Vous avez parlé de sortir par la grande porte mais votre adversaire Bathie vous accuse de vouloir faire une combine...

 

Si vous voyez que j’ai apporté ce Coran, c’est pour confirmer ce que je dis (il met la main sur le Coran). Je crois en Dieu, j’ai beaucoup de respect pour moi, pour ma famille et pour tous les Sénégalais. Je respecte tout le monde. Je ne peux pas faire une si riche carrière pour que ce gosse se lève pour me salir. Je pense que c’est la victoire qui l’a emporté ou il s’est trompé. Tout ce qu’il a dit, c’est lui qui peut le clarifier et c’est ce que je lui demande. Je ne sais même pas où il habite, nous n’avons pas les mêmes fréquentations. Si je ne me trompe, à part la télévision, c’est notre combat qui a été notre premier face-à-face. Ce que je veux, c’est qu’il présente ses excuses ou qu'il apporte des preuves concrètes.

 

 

 

Et s’il n’apporte pas de preuves ?

 

Je le poursuivrai jusqu’au bout. Je vais lui servir une citation directe. Dans ce pays, les gens me respectent et je n’accepterais pas qu’on me déshonore. Il faut savoir que ce n’était pas évident que je croise le ''boy'' parce qu’il a fait quatre ans sans victoire.

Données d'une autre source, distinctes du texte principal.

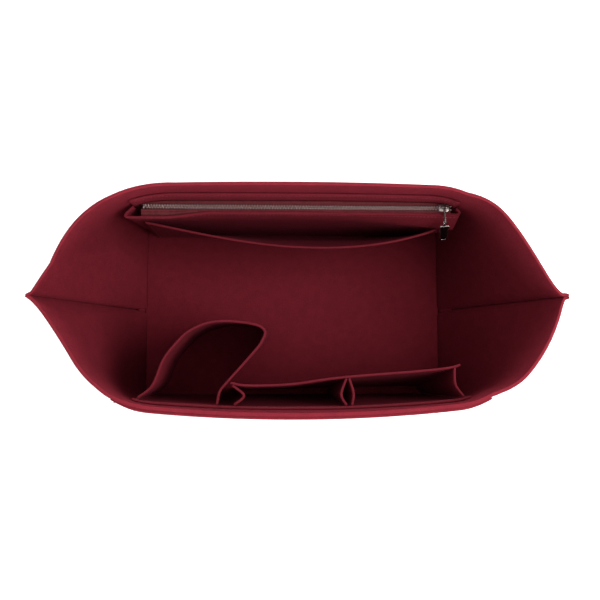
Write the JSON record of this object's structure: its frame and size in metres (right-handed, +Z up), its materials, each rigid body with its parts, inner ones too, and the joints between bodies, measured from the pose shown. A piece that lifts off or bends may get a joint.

Son devoir, c’était de me dire merci à la fin du combat, comme l’ont fait Ness, Baye Mandione et Modou Lo.

 

 

 

Comment vivez-vous ce qui s’est passé à Mermoz (l’affaire Barthélémy Dias) où un lutteur a été tué ?

 

Je profite de l’occasion pour présenter mes condoléances à la famille de Ndiaga Diouf. Le message que je peux lancer, c’est de demander aux lutteurs de prendre leurs cartes d’électeurs et de voter comme le fait tout bon citoyen. Mais, aller se battre pour les politiciens, tout lutteur doit l’éviter. On est en train de salir les lutteurs pour des sommes de 15 000 F. Je lance un appel aux chefs d’écurie ; ils doivent prendre des mesures. Je n’accepterai jamais que quelqu’un vienne dans mon écurie pour prendre les jeunes et leur payer de maigres sommes à des fins politiques. Personne ne dédommagera celui qui vient de perdre sa vie.